Florencia en el Amazonas, Daniel Catán/Marcela Fuentes-Berain
While Florencia en el Amazonas contains its share of loss, its central theme is the redemptive power of love. Set aboard the steamship El Dorado on a voyage down the Amazon for the opera diva Florencia Grimaldi’s long-awaited homecoming concert, Florencia’s plot and atmosphere are inspired by the magical realism of Gabriel García Márquez. Catán’s gorgeous vocal writing and lush orchestrations evocatively portray the many loves—emerging, rekindling, and remembered—of Florencia’s cast. As the first Spanish-language opera commissioned by a major American opera company and a work that “fulfills one of opera’s highest duties: to leave the listener’s senses swooning” (New York Observer), Florencia was staged by The Metropolitan Opera in December 2023, with Mary Zimmerman directing, Yannick Nézet-Séguin conducting, and Ailyn Perez starring in the title role.
Marx in London, Jonathan Dove/Charles Hart, based on an original scenario by Jürgen Weber
Set across a single day in summer 1871, Marx in London follows the philosopher and economist Karl Marx as he is beset by his troubled wife, his illegitimate son, his overly curious daughter, and his notorious lack of capital. It is vivid mix of chorusing workers, soapbox oratories, and a “superb drinking song duet that is surely destined to become a popular party piece” (The Guardian).
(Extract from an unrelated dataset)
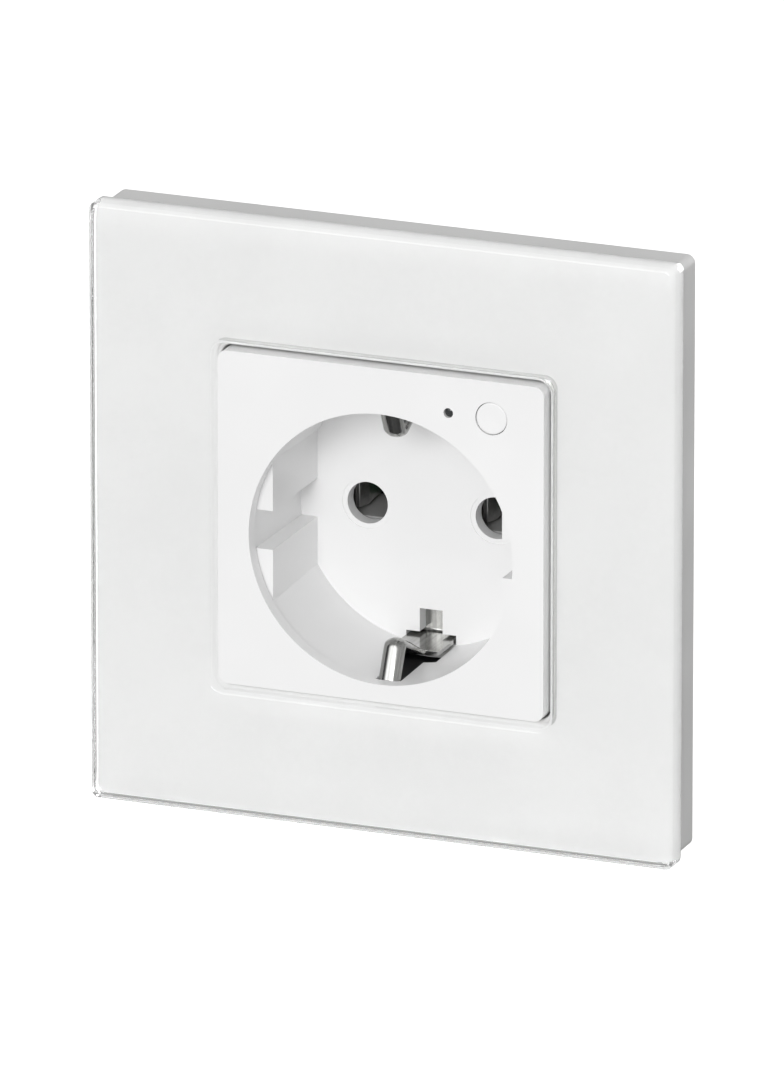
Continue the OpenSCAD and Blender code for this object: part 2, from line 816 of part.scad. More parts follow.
// Steel clips that squeeze the two leaves of each contact
module contact_springs() {
    reach = contact_half + leaf_flare + contact_t / 2 + 0.3;
    front = contact_front_y + 5.5;
    path = bent([[reach + 0.4, front], [reach, front + 1.5], [reach + 0.3, base_back_y + 1.6]], 0.7);
    color("silver") for (side = [-1, 1], turn = [0, 1]) {
        translate([side * pin_x, 0, -well_drop]) mirror([turn, 0, 0])
            translate([0, 0, -contact_h / 2 + 0.6]) linear_extrude(contact_h - 1.2) strip(path, 0.4);
    }
}

// ---------- power board ----------

module main_board() {
    color("darkgreen") slab(board_y, board_back_y) difference() {
        housing_outline(-housing_wall - board_gap);
        translate([-block_half_x - 0.6, -housing_d])
            square([2 * block_half_x + 1.2, housing_d + board_cut_z]);
        for (sx = [-1, 1]) {
            translate([sx * pillar_at[0], pillar_z]) circle(pillar_d / 2 + board_gap);
            translate([sx * pin_x, -well_drop])
                square([2 * contact_t + 0.3, contact_h + 0.3], center = true);
        }
        link_holes();
    }
}

// Places a part on the front of the power board, with its depth towards the front
module on_board(size, at) {
    block([at[0] - size[0] / 2, board_y - size[1], at[1] - size[2] / 2],
        [at[0] + size[0] / 2, board_y, at[1] + size[2] / 2]);
}

// Places a part on the back of the power board, or on top of another part there
module behind_board(size, low, off = 0) {
    block([low[0], board_back_y + off, low[1]],
        [low[0] + size[0], board_back_y + off + size[1], low[1] + size[2]]);
}

module power_relay() {
    face = [relay_size[0] - 2 * relay_rim, relay_recess + cut, relay_size[2] - 2 * relay_rim];
    color("black") difference() {
        on_board(relay_size, relay_at);
        translate([0, relay_recess - relay_size[1], 0]) on_board(face, relay_at);
    }
}

module supply_transformer() {
    size = transformer_size;
    color("gold") on_board([size[0] - winding_in, size[1], size[2]], transformer_at);
    color("dimgray") on_board([size[0], size[1] - core_step, size[2] - core_in], transformer_at);
}

module smoothing_capacitor() {
    top_y = board_y - capacitor_l;
    color("black") difference() {
        rod(capacitor_at, capacitor_d / 2, top_y, board_y);
        translate([capacitor_at[0], top_y, capacitor_at[1]]) for (turn = [0, 90]) rotate([0, turn, 0])
            block([-capacitor_vent[0] / 2, -cut, -capacitor_vent[2] / 2],
                [capacitor_vent[0] / 2, capacitor_vent[1], capacitor_vent[2] / 2]);
    }
}

module fuse() {
    color("saddlebrown") rod(fuse_at, fuse_r, board_y - fuse_l, board_y);
}

module varistor() {
    color("royalblue") on_board(varistor_size, varistor_at);
}

module metering_chip() {
    color("black") behind_board(chip_size, chip_low);
}

module shunt_resistor() {
    color("sandybrown") behind_board(shunt_size, shunt_low);
}

module radio_module() {
    color("navy") behind_board(radio_size, radio_low);
    color("silver") behind_board(radio_shield_size, radio_shield_low, radio_size[1]);
}

// ---------- terminals ----------

module terminal_block() {
    color("ivory") difference() {
        intersection() {
            block([-block_half_x, block_front_y, block_low_z], [block_half_x, block_back_y, block_top_z]);
            slab(block_front_y - cut, block_back_y + cut) housing_outline(-housing_wall - seat_gap);
        }
        for (k = [-1:1]) translate([k * terminal_pitch, 0, 0]) {
            block([-cage_w / 2 - slide_gap, cage_y - cage_l / 2 - slide_gap, pocket_low_z],
                [cage_w / 2 + slide_gap, cage_y + cage_l / 2 + slide_gap, block_top_z + cut]);
            block([-wire_d / 2 - seat_gap, cage_y, wire_z - wire_d / 2 - seat_gap],
                [wire_d / 2 + seat_gap, block_back_y + cut, block_top_z + cut]);
            block([-tongue_w / 2 - 0.1, block_front_y - cut, tongue_low_z - 0.1],
                [tongue_w / 2 + 0.1, cage_y, tongue_top_z + 0.1]);
            translate([0, cage_y, block_low_z - cut])
                cylinder(h = shoulder_z - block_low_z + cut, d = clamp_head_d + 0.4);
            translate([0, cage_y, shoulder_z - cut])
                cylinder(h = shoulder_t + 2 * cut, d = clamp_screw_d + 0.4);
        }
    }
}

module cage(k) {
    color("goldenrod") difference() {
        translate([k * terminal_pitch, 0, 0]) block(
            [-cage_w / 2, cage_y - cage_l / 2, cage_low_z], [cage_w / 2, cage_y + cage_l / 2, cage_top_z]);
        translate([k * terminal_pitch, 0, 0]) block(
            [-cage_w / 2 + cage_wall - slide_gap, cage_y - cage_l / 2 - cut, cage_low_z + cage_wall],
            [cage_w / 2 - cage_wall + slide_gap, cage_y + cage_l / 2 + cut, cage_top_z - cage_wall]);
        translate([k * terminal_pitch, cage_y, cage_low_z - cut])
            cylinder(h = cage_wall + 2 * cut, r = clamp_screw_d / 2 + run_gap);
    }
}

module clamp_screw(k) {
    color("silver") translate([k * terminal_pitch, cage_y, 0]) difference() {
        union() {
            translate([0, 0, head_low_z]) cylinder(h = head_h - run_gap, d = clamp_head_d);
            translate([0, 0, head_low_z + 1])
                cylinder(h = tongue_low_z - slide_gap - head_low_z - 1, d = clamp_screw_d);
        }
        for (turn = [0, 90]) rotate([0, 0, turn])
            block([-clamp_head_d / 2 + 0.7, -0.3, head_low_z - cut],
                [clamp_head_d / 2 - 0.7, 0.3, head_low_z + 0.9]);
    }
}

// Tongue that runs out of the block, up its front and back over it to the board
module board_tongue(k) {
    mid_z = (tongue_low_z + tongue_top_z) / 2;
    front = block_front_y - 1.4;
    over_z = block_top_z + 1.2;
    path = [[cage_y + cage_l / 2, mid_z], [front, mid_z], [front, over_z], [board_y, over_z]];
    color("goldenrod") across(tongue_w, k * terminal_pitch) strip(bent(path, 1), tongue_t);
}

module line_tongue() {
    board_tongue(-1);
}

module neutral_tongue() {
    board_tongue(1);
}

// Tongue that runs straight forward and is joined flat to the earth strap
module earth_tongue() {
    mid_z = (tongue_low_z + tongue_top_z) / 2;
    front = base_front_y - seat_gap + tongue_t / 2;
    path = [[cage_y + cage_l / 2, mid_z], [front, mid_z], [front, mid_z + 6]];
    color("goldenrod") across(tongue_w) strip(bent(path, 1), tongue_t);
}

module line_cage() { cage(-1); }
module earth_cage() { cage(0); }
module neutral_cage() { cage(1); }
module line_screw() { clamp_screw(-1); }
module earth_screw() { clamp_screw(0); }
module neutral_screw() { clamp_screw(1); }

glass_panel();
panel_film();
panel_carrier();
mounting_plate();
plate_screws();
socket_cover();
slot_liner();
rear_housing();
housing_screws();
contact_base();
base_screws();
earth_strap();
line_contact();
neutral_contact();
contact_springs();
button_cap();
switch_plunger();
tact_switch();
status_led();
light_pipe();
front_board();
link_header();
main_board();
power_relay();
supply_transformer();
smoothing_capacitor();
fuse();
varistor();
metering_chip();
shunt_resistor();
radio_module();
terminal_block();
line_tongue();
neutral_tongue();
earth_tongue();
line_cage();
neutral_cage();
earth_cage();
line_screw();
neutral_screw();
earth_screw();
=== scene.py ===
# %% [markdown]
# A flush-mounted wall socket with a glass frame and an energy meter inside. The real one is a stack:
# a pane of glass bonded to white film, a plastic carrier that clips on a steel plate, a moulded insert
# with the plug well, and behind the wall a housing with contacts, boards and terminals. Places and
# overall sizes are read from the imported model, which is loaded first, so every piece made here lands
# where it belongs.

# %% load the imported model
import bpy
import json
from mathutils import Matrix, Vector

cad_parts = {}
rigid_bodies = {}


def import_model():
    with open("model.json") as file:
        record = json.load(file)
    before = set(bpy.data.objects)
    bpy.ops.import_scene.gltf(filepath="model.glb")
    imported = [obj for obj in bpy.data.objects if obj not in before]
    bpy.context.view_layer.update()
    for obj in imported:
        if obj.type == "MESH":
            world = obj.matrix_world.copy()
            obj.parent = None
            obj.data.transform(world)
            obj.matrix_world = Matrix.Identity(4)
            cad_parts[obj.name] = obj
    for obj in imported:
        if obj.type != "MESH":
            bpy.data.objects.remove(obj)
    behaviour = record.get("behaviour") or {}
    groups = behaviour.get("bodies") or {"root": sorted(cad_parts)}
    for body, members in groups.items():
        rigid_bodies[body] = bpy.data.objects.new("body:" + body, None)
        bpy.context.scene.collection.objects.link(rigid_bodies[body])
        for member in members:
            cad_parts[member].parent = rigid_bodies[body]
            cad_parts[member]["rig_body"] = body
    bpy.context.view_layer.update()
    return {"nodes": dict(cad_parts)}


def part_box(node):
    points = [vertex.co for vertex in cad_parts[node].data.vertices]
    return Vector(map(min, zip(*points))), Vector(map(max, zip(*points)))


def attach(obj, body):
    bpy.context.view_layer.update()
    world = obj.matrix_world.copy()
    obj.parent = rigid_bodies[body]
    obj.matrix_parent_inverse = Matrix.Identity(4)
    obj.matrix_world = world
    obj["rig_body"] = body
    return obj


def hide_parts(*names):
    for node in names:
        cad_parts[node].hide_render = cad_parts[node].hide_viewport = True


for leftover in list(bpy.data.objects):
    bpy.data.objects.remove(leftover)
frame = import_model()

import json
import math

import bmesh
import numpy as np
from mathutils import Vector

MM = 0.001
nodes = frame["nodes"]


def node_box(node):
    """Lowest and highest corner of a CAD node in millimetres, as two numpy rows."""
    low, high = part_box(node)
    return np.array(low) / MM, np.array(high) / MM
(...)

Stephen Barlow’s new production from Scottish Opera opened in February 2024.
The Handmaid’s Tale, Poul Ruders/Paul Bentley, based on the novel by Margaret Atwood
Ruders and Bentley’s “terrifyingly relevant” (The Telegraph) dramatization of the landmark novel by Margaret Atwood enjoys performances throughout 2024. In June, a new production stage directed by Peter Carp opens at Theatre Freiburg. In September, the John Fulljames production recently mounted at the Royal Danish Theatre comes stateside with a run of performances at San Francisco Opera under the baton of Karen Kamensek.
X: The Life and Times of Malcom X, Anthony Davis/Thulani Davis (with story by Christopher Davis)
Written in 1986, X: The Life and Times of Malcolm X remains profoundly and devastatingly relevant in its investigation of racism in America. Throughout the work, Anthony Davis deftly nods to a wide range of Black American music (swing, scat, modal jazz, hip-hop) to create a fast-paced, evocative series of vignettes that chronicle the incredible life of the great thinker and activist Malcolm X. X saw its long-overdue debut at The Metropolitan Opera with staging by Tony-nominated director Robert O’Hara and a newly-revised score conducted by Kazem Abdullah in 2023. “X feels all-too-relevant today—in its summoning of a painful national past, in its attention to structural racism built deeply into our society, and in its honoring of a single extraordinary life bent on challenging the status quo.” (Boston Globe)
Premiere Recordings
Buddha Passion, Tan Dun
Tan Dun’s Buddha Passion is the first passion written on a Buddhist rather than Christian narrative. To compose it, Tan Dun spent two years researching the musical history of the Mogao Caves and surrounding area, even recreating some of the instruments depicted in the caves’ murals, which span 1000 years of Buddhist art. While Buddha Passion has thus far been performed as a concert work, its visual inspiration and multilayered storytelling call out for operatic staging. Listen to the “riot of color” (Gramophone) of the world premiere recording, released on Decca.
The Lord of Cries, John Corigliano/Mark Adamo
The Lord of Cries is John Corigliano’s first opera since his collaboration with William M. Hoffman on The Ghosts of Versailles (1991). Set to a seductive libretto by Mark Adamo, The Lord explores our need to blame and attack others for what we can neither resist, nor accept, in ourselves. The story synthesizes The Bacchae of Euripides with Bram Stoker’s Dracula to create a streamlined tale of horror, in which duty battles yearning in each character’s heart. Corigliano’s score effectively conveys the tense atmosphere of Dracula preying on London’s women, and his quartet writing for the protagonist and the “three strange sisters” that accompany him is particularly otherworldly. Originally commissioned by Santa Fe Opera, The Lord of Cries’ “breathtaking” world premiere recording (Van Magazine) features Odyssey Opera, Boston Modern Orchestra Project, and stars Anthony Roth Costanzo in the title role.